J’ai 40 ans. Il y a plus de dix ans ma vie a basculé. Je souffre d’une cyphose thoraco lombaire, entre autres problèmes de santé… Cette pathologie est irrémédiable, irréversible. Ce sont des douleurs intenses, je n’ai pas pu garder mon emploi, j’ai subi des discriminations… J’ai tout perdu, boulot, vie sociale et vie amoureuse. J’ai vécu sous morphine pendant longtemps à haute dose.
Je déprime trop, je me suis faite hospitalisée car j’ai eu envie de mourir. Je sors de l’hôpital psy faute d’argent, et je m’oriente vers un centre anti-douleur. On stoppe la morphine, et on me blinde d’anti-dépresseurs, qui doivent agir sur la douleur. Je prends dix fois plus de médocs, plein de trucs, trop de trucs. Puis retour à la morphine, j’ai essayé de travailler de nouveau mais j’ai encore perdu mon travail. Je m’adapte mal à la morphine, je craque et ça casse. Je retourne vivre chez mes parents. Pôle emploi ne sait pas quoi faire de moi et m’envoie vers Cap emploi. On me propose une super formation d’infographiste, mais je me paralyse pendant la formation à Paris, je dois rembourser toute la formation, car ce serait comme un abandon ! On ne sait pas non plus quoi faire de moi. Je n’y vais plus, je suis dégoûtée. Malgré toutes mes galères, je rencontre quelqu’un sur internet. Je subis des opérations, je porte un corset, en continu. J’ai droit à l’AAH, je suis soulagée, je peux rembourser mes dettes.

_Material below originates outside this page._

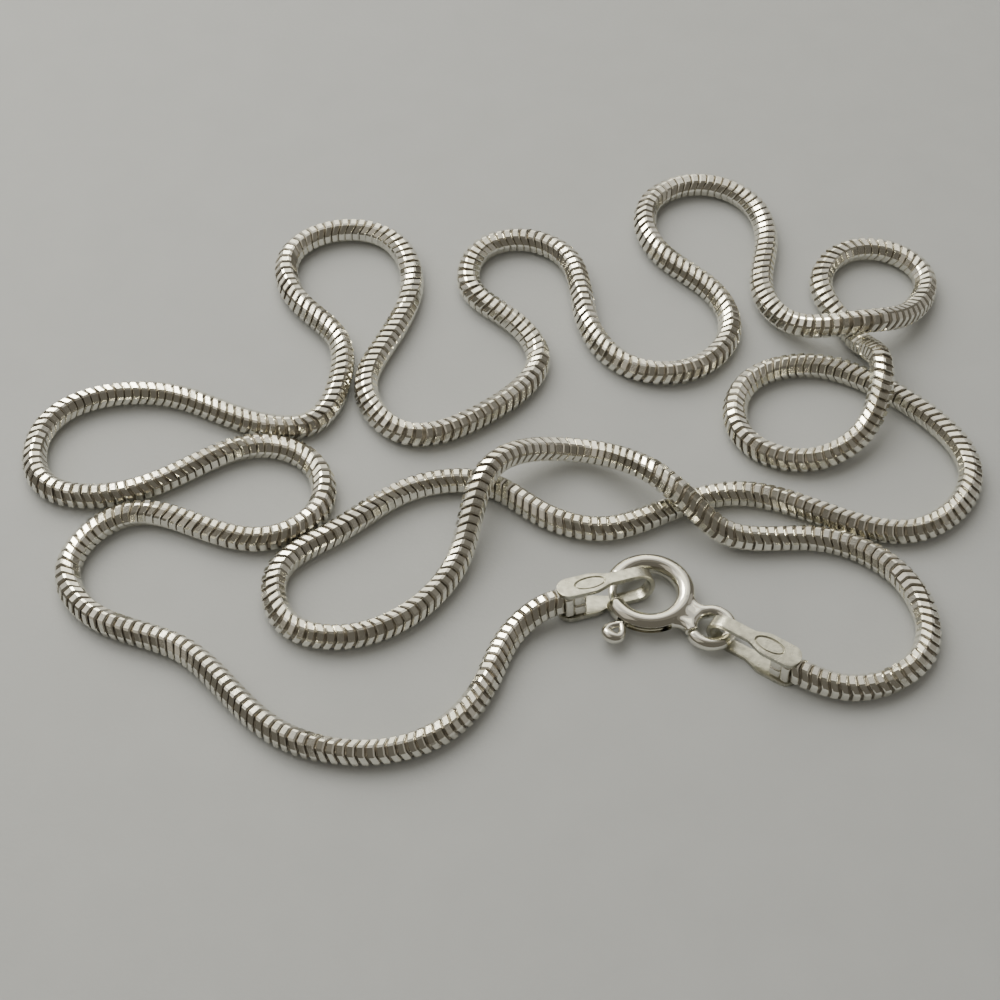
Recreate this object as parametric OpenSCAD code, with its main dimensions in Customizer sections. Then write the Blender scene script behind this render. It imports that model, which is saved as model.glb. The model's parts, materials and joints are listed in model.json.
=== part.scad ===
// Snake chain necklace, fastened and lying on a flat surface, in millimetres.
// The surface is z = 0 and the origin is under the middle of what it covers.
// The chain runs from the left end cap, round all its bends and crossings, to the right end cap.

/* [Chain] */
// Width of the chain across its flats
chain_d = 1.65; // [1.2:0.05:1.75]
// Clear height between two strands where one lies over the other
cross_gap = 0.3; // [0.2:0.05:0.6]

/* [End caps] */
// Length of a folded cap from its round end to its fold
cap_length = 6.5; // [5.5:0.1:7]
// Length of chain that lies between the two leaves
cap_grip = 2.15; // [1.6:0.05:2.6]
// Thickness of a leaf
cap_leaf = 0.3; // [0.25:0.05:0.4]
// Clearance between the chain and each leaf
cap_gap = 0.06; // [0.05:0.01:0.2]
// Width of the round end
cap_width = 1.65; // [1.4:0.05:2]
// Distance from the round end to where the cap starts to narrow
cap_shoulder = 2.6; // [2.2:0.05:2.8]
// Distance from the round end to where it has become the narrow strip
cap_waist = 3.5; // [3.2:0.05:3.8]
// Width of the narrow strip that carries the fold
cap_fold_width = 0.88; // [0.75:0.01:1.1]
// Distance from the round end to the middle of the pressed oval on the upper leaf
stamp_place = 2.2; // [1.8:0.05:2.4]
// Length of the pressed oval
stamp_length = 2; // [1.4:0.1:2.2]
// Width of the pressed oval
stamp_width = 0.95; // [0.6:0.05:1.05]
// Depth of the pressed oval
stamp_depth = 0.08; // [0.04:0.01:0.12]
// Angle that the left cap has rolled back about the chain in it
left_lean = 9; // [0:1:12]

/* [Clasp ring] */
// Outside diameter of the ring
ring_od = 6; // [5.6:0.1:6.4]
// Diameter of the tube that the ring is bent from
tube_d = 1.2; // [1.1:0.02:1.3]
// Height of the ring over the lower leaves that it rests on
rest_gap = 0.05; // [0.02:0.01:0.15]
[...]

Après trois mois d’immobilité totale, à réapprendre à marcher, se baisser, conduire… La douleur revient tous les jours un peu plus. C’est pire qu’avant. On me propose d’autres opérations, très compliquées et très lourdes. Le choc… Fini les rêves… Je m’effondre. Dépression. Le couple tient même si c’est dur. On s’aime. Je reprend le dessus, je prépare une demande de renouvellement pour l’AAH.
Je ne peux plus travailler. Donc ? Je dois me débrouiller avec mon AAH pour le restant de ma vie. Je n’ai pas le choix, je dois prendre un appartement à mon nom. Mon homme ne peut pas payer pour moi, je ne veux pas dépendre de lui non plus. Je ne suis déjà plus bonne à rien, je ne peux plus rien faire, je ne veux pas en plus n’avoir plus d’argent à moi… On ne peut pas vivre ensemble. On ne peut pas acheter une maison. On ne peut pas se marier. On vit cachés…
J’ai un appart’ qui ne sert à rien. Il y a un frigo avec un peu de nourriture en date longue, je le chauffe en hiver. Mes affaires et mes vêtements sont presque tous là bas, ainsi que mes papiers. Je vis avec mon homme mais pas officiellement. Nos amis savent.
On ne pourra jamais construire un foyer, on n’aura jamais notre maison, on n’aura jamais notre vie. Je déteste mon handicap, je déteste cette vie. Ce n’est pas juste. Ce qu’il y a de pire dans tout ça, c’est que l’État perd de l’argent, en encourageant la fraude !
- AAH 900€
- On m’aide pour EDF 175 €
- On m’aide pour la mutuelle 200 €
- J’ai l’APL 275 €
=> Total dépensé par l’Etat : 1550 €
Je donne pour mon appartement qui ne sert à rien : 200 €. Donc je me débrouille bien avec 900 € d’AAH, il me reste 700€.
Je coûte 1550 € à l’Etat.
Je n’aurai pas besoin de toutes ces aides !
Je ne comprends pas. J’espère que les sénateurs et les députés nous écouterons.